Jupiter is so far away from Earth that even when it is at its closest to us, it will still take a radio signal moving at the speed of light about 34 minutes to cross the distance. Getting Juno on a course to reach the distant planet is the job of an Atlas V rocket, one of the largest in NASA's catalog. It has already been used to loft several NASA missions for the Launch Services Program, including the New Horizons spacecraft on its way to Pluto.

Omar Baez
Launch Director, Juno
It's flown as I said, 28 times, pretty challenging missions, pretty challenging payloads. It's got a heritage that goes back to the Atlas I in some of the components and in the upper stage, so it's an evolution of a family in its current configuration and shape and form. I'd say it's pretty robust.

The alignment of Earth and Jupiter leaves the mission's managers with a limited window to launch the spacecraft.

John Calvert
Mission Manager, Juno
Juno only has a 22-day launch window, or else we're down for another 13 months until our next opportunity. And so it's those kinds of challenges with making sure you do all the little things necessary to maximize the opportunities you get for those 22 days.

Even riding a powerful rocket into space will not be enough on its own to push Juno to its target. The spacecraft still needs the kind of assist only a planet can provide. That's why Juno will go into an orbit that will bring it past Earth two years after launch and use the Earth's gravity to slingshot it out to Jupiter, arriving there in August 2016.

Aside from distance, Jupiter offers unique challenges to a spacecraft, such as a radiation field rivaled in intensity only by the sun.

We have a box in the middle of the spacecraft that we call a vault and it's made out of titanium and that shields all the electronics from the hazardous radiation. We're very much an armored tank going to Jupiter.

Just as Juno is building on the knowledge gained with past missions to Jupiter, future missions will build on Juno's findings.
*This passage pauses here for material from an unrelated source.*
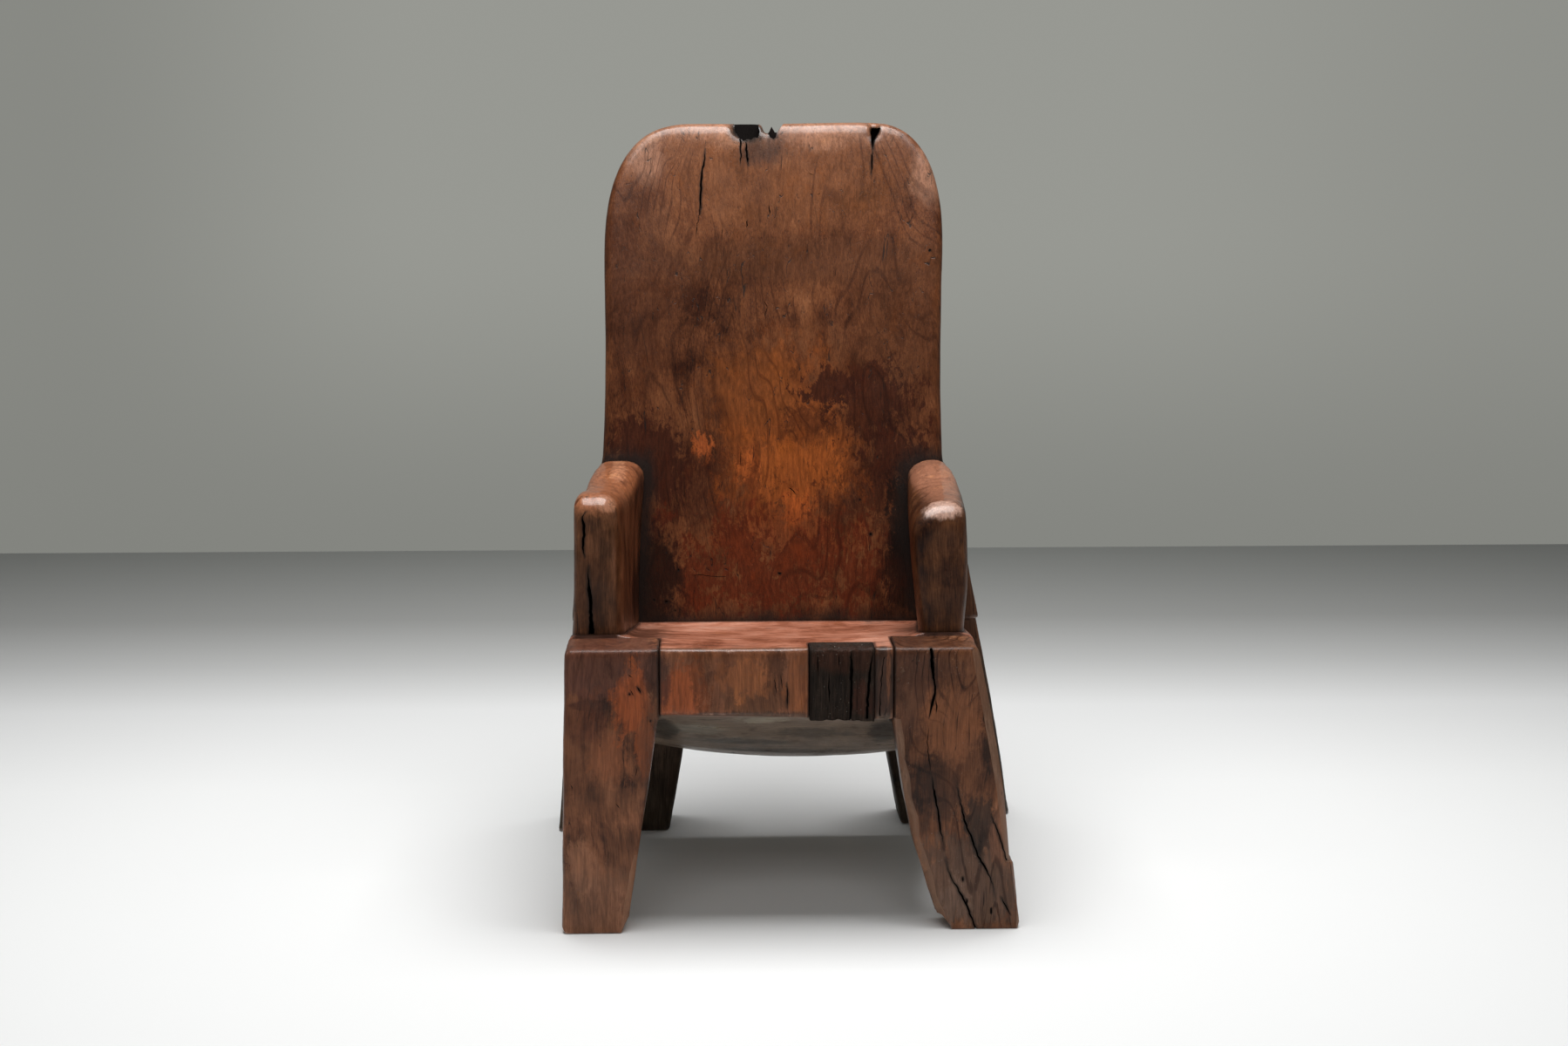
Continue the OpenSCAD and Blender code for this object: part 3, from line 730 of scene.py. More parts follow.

If we could start to understand the role that Jupiter played and how the planet formed and how that eventually governed the creation of the other planets and the Earth and maybe even life itself, then we know a little bit about how to look for other Earth-like planets, maybe orbiting other stars and how common those might be and the roles that those giant planets that we see orbiting the other stars play.

NASA's Launch Services Program has dispatched several probes to deep space in recent years, including the Opportunity and Spirit rovers on Mars, the Cassini spacecraft that is studying Saturn and the New Horizons mission that is on its way to Pluto.

I've just about touched all the outer planets.

The schedule does not lighten for the LSP team after Juno. Along with an experimental weather satellite, missions to the moon and to Mars are set for launch this year.

Really, all these missions that LSP is involved in, that NASA's involved in, they're all precursors to the bigger picture of getting humans out beyond Earth orbit, to Mars, to an asteroid.

For now, though, the team is focused on getting Juno safely on its way to Jupiter.

I will be celebrating when I hear that the spacecraft has separated successfully and the solar arrays are out.